In der Gesetzesbegründung (Landtags-Drucksache 16/5293) heißt es dazu:
“Die Bestimmung im Absatz 3 des § 3a konkretisiert das Wunsch- und Wahlrecht der Eltern im Hinblick auf den zeitlichen Betreuungsumfang. Sie steht in engem Kontext mit den neuen Regelungen des § 13e zu Öffnungs- und Schließzeiten. Mit dem neuen Absatz 3 werden die Bedarfsgerechtigkeit und die Orientierung an den Betreuungszeitwünschen der Eltern verbessert. Wenn die tatsächlich Nachfrage nach Betreuungsplätzen höher liegt als bei sorgfältiger, bestmöglicher Jugendhilfeplanung vorhersehbar, schränkt dies die Pflichten zur Erfüllung des Rechtsanspruches nicht ein, da das Jugendamt aufgrund ausdrücklicher Regelung in § 80 Absatz 1 SGB VIII, auch für unvorhergesehenen Bedarf Vorsorge zu treffen hat.”
In ihrer Stellungnahme vom 25.11.2014 äußert auch die Katholische Kindertageseinrichtungen Hochsauerland-Waldeck gem.
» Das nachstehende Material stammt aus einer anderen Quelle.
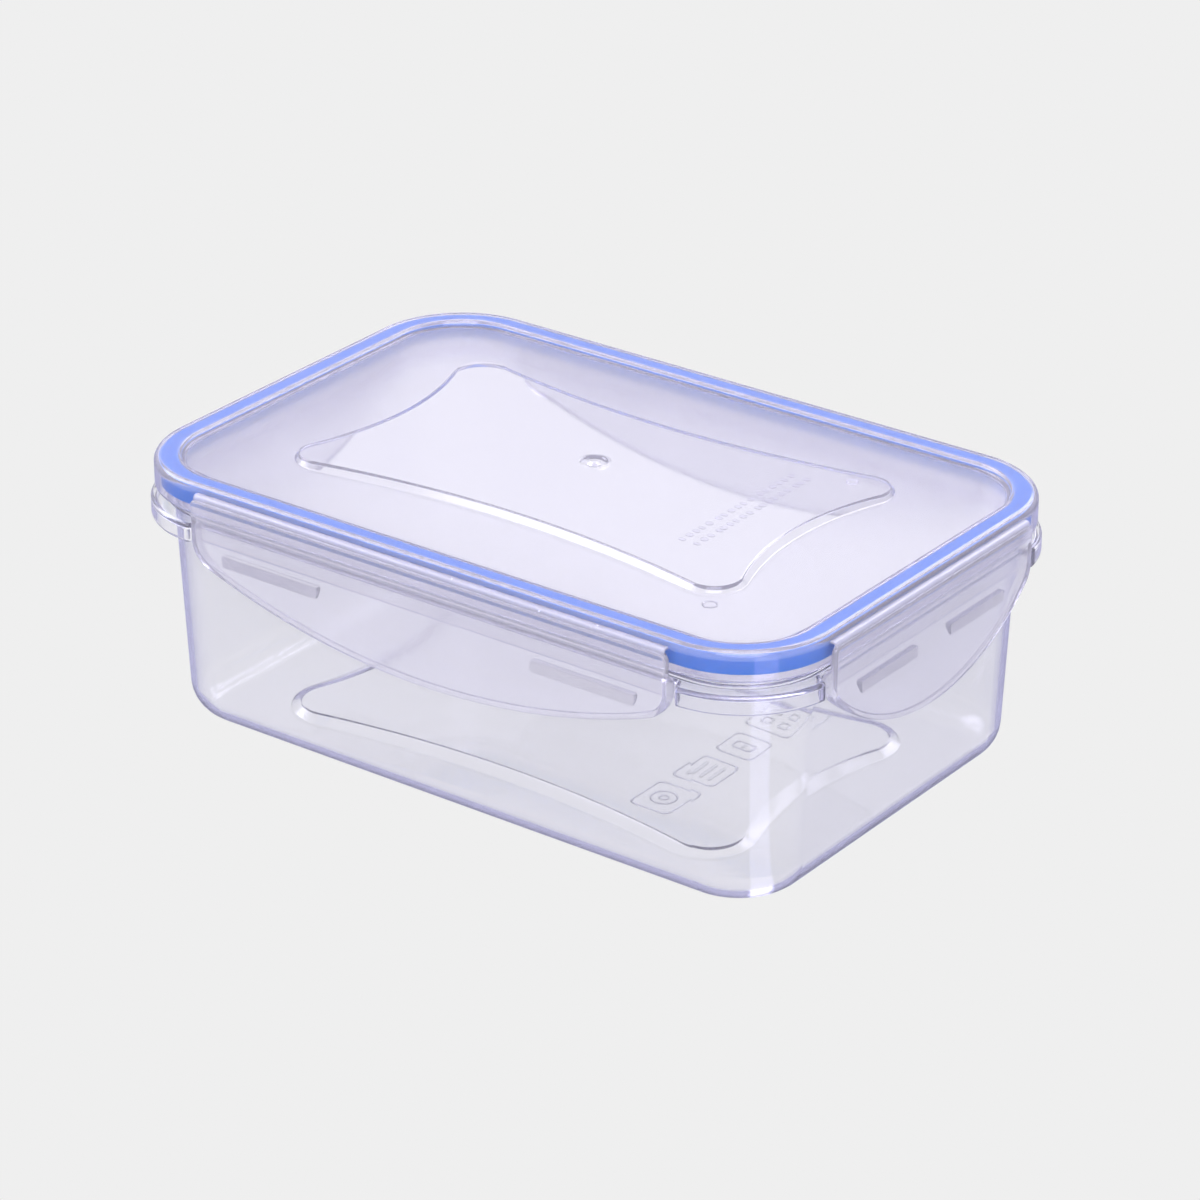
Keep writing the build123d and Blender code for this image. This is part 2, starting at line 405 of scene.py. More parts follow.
# %% Frost and milk
def frost_over(tree, in_mm, dullness, relief, frost):
    """Lays pits over the polish where the mesh is painted as eroded."""
    roughness, grain, depth = frost
    eroded = add_node(tree, "ShaderNodeAttribute", {"attribute_name": "eroded"}).outputs["Fac"]
    pits = add_node(
        tree, "ShaderNodeTexNoise", {"Scale": 1 / grain, "Detail": 2.0}, {"Vector": in_mm}
    ).outputs["Fac"]
    pitted = add_node(tree, "ShaderNodeMath", {"operation": "MULTIPLY"}, {0: pits, 1: eroded})
    relief = add_node(
        tree,
        "ShaderNodeBump",
        {"Distance": depth * mm},
        {"Height": pitted.outputs[0], "Normal": relief},
    )
    frosted = add_node(
        tree, "ShaderNodeMath", {"operation": "MULTIPLY", "use_clamp": True, 1: roughness}, {0: eroded}
    )
    dullness = add_node(
        tree, "ShaderNodeMath", {"operation": "MAXIMUM"}, {0: frosted.outputs[0], 1: dullness}
    )
    return dullness.outputs[0], relief.outputs[0]


def milk_over(tree, clear, milk):
    """How clear the plastic is: it loses up to milk where the mesh is painted as milky."""
    milky = add_node(tree, "ShaderNodeAttribute", {"attribute_name": "milky"}).outputs["Fac"]
    return add_node(
        tree, "ShaderNodeMapRange", {"To Min": clear, "To Max": clear - milk}, {"Value": milky}
    ).outputs[0]


panel_frost = (0.26, 0.35, 0.006)  # roughness, then the pits' width and depth in mm
lid_milk = 0.20
print("frosted panel's roughness:", panel_frost[0], "milkiest part of the lid:", lid_milk)

# %% [markdown]
# Polished steel gives the gloss. Moulded walls are never quite flat: the melt freezes in slow
# waves a few centimetres long, and handling leaves the gloss uneven in small patches. Both are
# noise, scaled in real millimetres. The haze is the small share of light that the plastic
# scatters back, and the bloom is a film of wax that shows as a faint sheen.
#
# All five plastics are the same resin. The tub is polished most, the flaps and their ribs have
# a satin finish, and the hinges are milky, because drawing the plastic out whitens it.

# %% Injection-moulded clear polypropylene
polypropylene_ior = 1.49
wave_length, wave_height = 28.0, 0.03  # mm
patch_length = 2.2  # mm
lilac, lilac_density = "#C4BEEA", 18.0
bloom, bloom_weight, bloom_roughness = "#D8D6F0", 0.05, 0.3
to_mm = (1 / mm,) * 3


def polypropylene(name, tint, haze, gloss, frost=None, milk=0.0):
    """Clear plastic. haze is the share scattered back, gloss the finest and dullest roughness."""
    material, tree, output = new_material(name)
    place = add_node(tree, "ShaderNodeTexCoord").outputs["Object"]
    in_mm = add_node(tree, "ShaderNodeMapping", {"Scale": to_mm}, {"Vector": place}).outputs[0]
    waves = add_node(
        tree, "ShaderNodeTexNoise", {"Scale": 1 / wave_length, "Detail": 1.0}, {"Vector": in_mm}
    ).outputs["Fac"]
    relief = add_node(
        tree, "ShaderNodeBump", {"Distance": wave_height * mm}, {"Height": waves}
    ).outputs[0]
    patches = add_node(
        tree, "ShaderNodeTexNoise", {"Scale": 1 / patch_length, "Detail": 4.0}, {"Vector": in_mm}
    ).outputs["Fac"]
    gloss_range = {"From Min": 0.35, "From Max": 0.75, "To Min": gloss[0], "To Max": gloss[1]}
    dullness = add_node(tree, "ShaderNodeMapRange", gloss_range, {"Value": patches}).outputs[0]
    if frost:
        dullness, relief = frost_over(tree, in_mm, dullness, relief, frost)
    surface = add_node(
        tree,
        "ShaderNodeBsdfPrincipled",
        {
            "Base Color": colour(tint),
            "Transmission Weight": 1 - haze,
            "IOR": polypropylene_ior,
            "Sheen Weight": bloom_weight,
            "Sheen Roughness": bloom_roughness,
            "Sheen Tint": colour(bloom),
        },
        {"Roughness": dullness, "Normal": relief},
    )
    if milk:
        tree.links.new(milk_over(tree, 1 - haze, milk), surface.inputs["Transmission Weight"])
    inside = add_node(
        tree, "ShaderNodeVolumeAbsorption", {"Color": colour(lilac), "Density": lilac_density}
    )
    tree.links.new(surface.outputs[0], output.inputs["Surface"])
    tree.links.new(inside.outputs[0], output.inputs["Volume"])
    return material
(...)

GmbH deutlich rechtliche wie inhaltliche Bedenken gegen die in Vorlage 9/69 beschriebene Vorgehensweise.
Die Kreistagsfraktion Sauerländer Bürgerliste (SBL/FW) schließt sich diesen Bedenken an und formulierte am 02.12.2014 einen Änderungsantrag zur Sitzung des Kreisjugendhilfeausschusses am 08.12.2014.
Die SBL/FW beantragt, den Beschlussvorschlag zum Anmeldeverfahren (Vorlage 9/69), der lautet: „in den Fällen in denen erstmals eine 45-Stunden-Betreuung geltend gemacht wird, eine genaue Prüfung der Bedarfskriterien vorzunehmen“, ersatzlos zu streichen.